Aqueous compositions of low abrasive silica particles

Abstract

The present invention provides aqueous chemical mechanical planarization (CMP) polishing compositions having a pH ranging from 2.5 to 5.3 and comprising a mixture of spherical colloidal silica particles and from 30 to 99 wt. %, based on the total weight of silica solids in the aqueous CMP polishing composition, of elongated, bent or nodular silica particles wherein the colloidal and elongated, bent or nodular silica particles differ from each other in weight average particle size (CPS) less than 20 nm, wherein at least one of the spherical colloidal silica particles and the elongated, bent or nodular silica particles contains one or more cationic nitrogen atoms. The present invention further provides methods of using the compositions in high downforce CMP polishing applications.

Claims

1. An aqueous chemical mechanical planarization (CMP) polishing composition comprising a mixture of spherical colloidal silica and elongated, bent or nodular silica particles that differ from each other in weight average particle size (CPS) less than 20 nm, the composition having a pH ranging from 2.5 to 5.3, wherein at least one of the spherical colloidal silica particles and the elongated, bent or nodular silica particles contains one or more cationic nitrogen atoms, and, further wherein, the amount of the elongated, bent or nodular silica particles ranges from 30 to 99 wt. %, based on the total weight of silica solids in the aqueous CMP polishing composition.
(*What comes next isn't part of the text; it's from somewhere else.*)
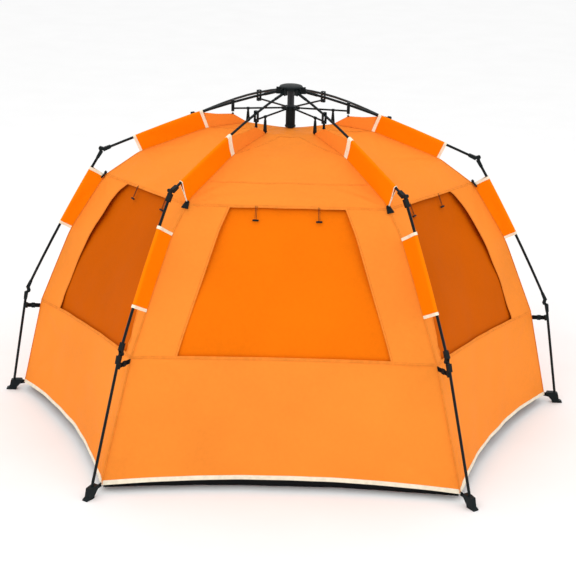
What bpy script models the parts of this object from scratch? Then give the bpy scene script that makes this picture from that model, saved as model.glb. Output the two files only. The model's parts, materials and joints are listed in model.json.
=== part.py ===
"""Six-legged pop-up tarp shelter on an outside umbrella frame.

The hub stands on top. Six bowed ribs turn on it, and six struts run from a runner on the centre column to
a bracket on each rib. Each rib ends in a knee, an upper leg, a second knee, a lower leg and a foot.
The fabric canopy hangs inside the frame. Metres, +Z up, +X right, -Y front, origin on the ground under the hub.
"""

from math import atan2, cos, hypot, pi, radians, sin

import bmesh
import bpy
from mathutils import Matrix, Vector

# Overall size: where each leg's joints stand, as (distance from the centre line, height).
END_LEG_AZIMUTH = radians(55.2)  # front and rear legs, measured from the X axis
HUB_PIVOT = (0.056, 1.4220)
STRUT_PIVOT = (0.034, 1.350)
BRACKET_JOINT = (0.250, 1.342)
SIDE_LEG = {"upper": (0.820, 1.143), "lower": (1.171, 0.486), "foot": (1.250, 0.0)}
END_LEG = {"upper": (0.814, 1.150), "lower": (1.134, 0.560), "foot": (1.3275, 0.0)}
LEGS = {
    "right": (0.0, SIDE_LEG),
    "rear_right": (END_LEG_AZIMUTH, END_LEG),
    "rear_left": (pi - END_LEG_AZIMUTH, END_LEG),
    "left": (pi, SIDE_LEG),
    "front_left": (pi + END_LEG_AZIMUTH, END_LEG),
    "front_right": (-END_LEG_AZIMUTH, END_LEG),
}

# Poles
RIB_BOW = 0.019  # how far the middle of a rib arches above its chord
RIB_SKEW = 0.35  # how much fuller the arch is towards the hub
LEG_BOW = 0.008
RIB_RADIUS = 0.0055
LEG_RADIUS = 0.0060
STRUT_RADIUS = 0.0040
ARM_RADIUS = 0.0065  # thicker socket at the hub end of a rib
ARM_LENGTH = 0.060
TUBE_SIDES = 10
BOW_STEPS = 8
FIT_GAP = 0.0003

# Knees
KNEE_OFFSET = 0.010  # from each pole's axis to the knee's pin
KNEE_EYE = 0.0080  # radius of the rounded ends round the pin
KNEE_START = 0.0095  # from the pin to where the pole sockets begin, along the pole
KNEE_SOCKET = 0.034
KNEE_HALF_WIDTH = 0.0090
KNEE_HALF_HEIGHT = 0.0085
TONGUE_HALF = 0.0050
CHEEK_INNER = 0.0054
CHEEK_OUTER = 0.0084
PIN_RADIUS = 0.0025
PIN_SIDES = 10
SOCKET_GRIP = 0.018  # how deep a pole sits in its socket

# Hub, runner and column
COLUMN_RADIUS = 0.0150
COLUMN_BOTTOM = 1.263
GROOVE_SPAN = (1.370, 1.408)  # latch groove, front and back
GROOVE_WIDTH = 0.007
GROOVE_DEPTH = 0.003
HUB_RADIUS = 0.047
HUB_DISC = (1.4320, 1.4420)
HUB_EAR = (0.040, 0.0635)
HUB_EAR_BOTTOM = 1.4130
HUB_EAR_GAP = 0.0070
HUB_EAR_THICK = 0.0030
CAP_RADIUS = 0.050
CAP_TOP = 1.4525
RUNNER_RADIUS = 0.0205
RUNNER_SPAN = (1.268, 1.356)
RUNNER_EAR_REACH = 0.0400
RUNNER_EAR_GAP = 0.0031
RUNNER_EAR_THICK = 0.0022
STRUT_EYE = 0.0055
STRUT_EYE_HALF = 0.0027
STRUT_PIN = 0.0015
STRUT_NECK = (0.0095, 0.012)  # where the rod starts and the flat neck ends, from the inner pivot
ROUND_SIDES = 24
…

2. The aqueous CMP polishing composition as claimed in claim 1, wherein the amount of the elongated, bent or nodular silica particles ranges from 40 to 90 wt. %, based on the total weight of silica solids in the aqueous CMP polishing composition.

3. The aqueous CMP polishing composition as claimed in claim 1, wherein the one or more cationic nitrogen atoms comes from a protonated amine or quaternary ammonium that is contained within the elongated, bent or nodular silica particles and as well from an aminosilane that contains one or more cationic nitrogen atom at the pH of the aqueous CMP polishing composition, whereby at least one of the spherical colloidal silica particles or the elongated, bent or nodular silica particles are aminosilane group containing silica particles.

4. The aqueous CMP polishing composition as claimed in claim 3, wherein the aminosilane is chosen from an aminosilane containing one or more tertiary amine group, or one or more secondary amine group.

5. The aqueous CMP polishing composition as claimed in claim 4, wherein the one or more cationic nitrogen atoms in the at least one elongated, bent or nodular silica particles is incorporated by hydrolytic condensation of silanols with alkylammonium hydroxides or alkylamines in aqueous suspension.

6. The aqueous CMP polishing composition as claimed in claim 1, further comprising a compound containing two quaternary ammonium groups.

7. The aqueous CMP polishing composition as claimed in claim 6, wherein the amount of the compound containing two quaternary ammonium groups ranges from 1 to 2000 ppm, based on the total silica solids in the aqueous CMP polishing composition.

8. The aqueous CMP polishing composition as claimed in claim 1, wherein the weight average particle sizes (CPS) of the silica particles ranges from 10 nm to 200 nm.

9. The aqueous CMP polishing composition as claimed in claim 1, further comprising a buffer, which is a carboxylate of a (di)carboxylic acid pKa of 3 to 7 in the amount of from 0 to 50 millimoles per kg (mm/kg) of the total (wet) composition.

10. The aqueous CMP polishing composition as claimed in claim 1, wherein the total amount of silica particles ranges from 1 to 30 wt. %, based on the total weight of the composition.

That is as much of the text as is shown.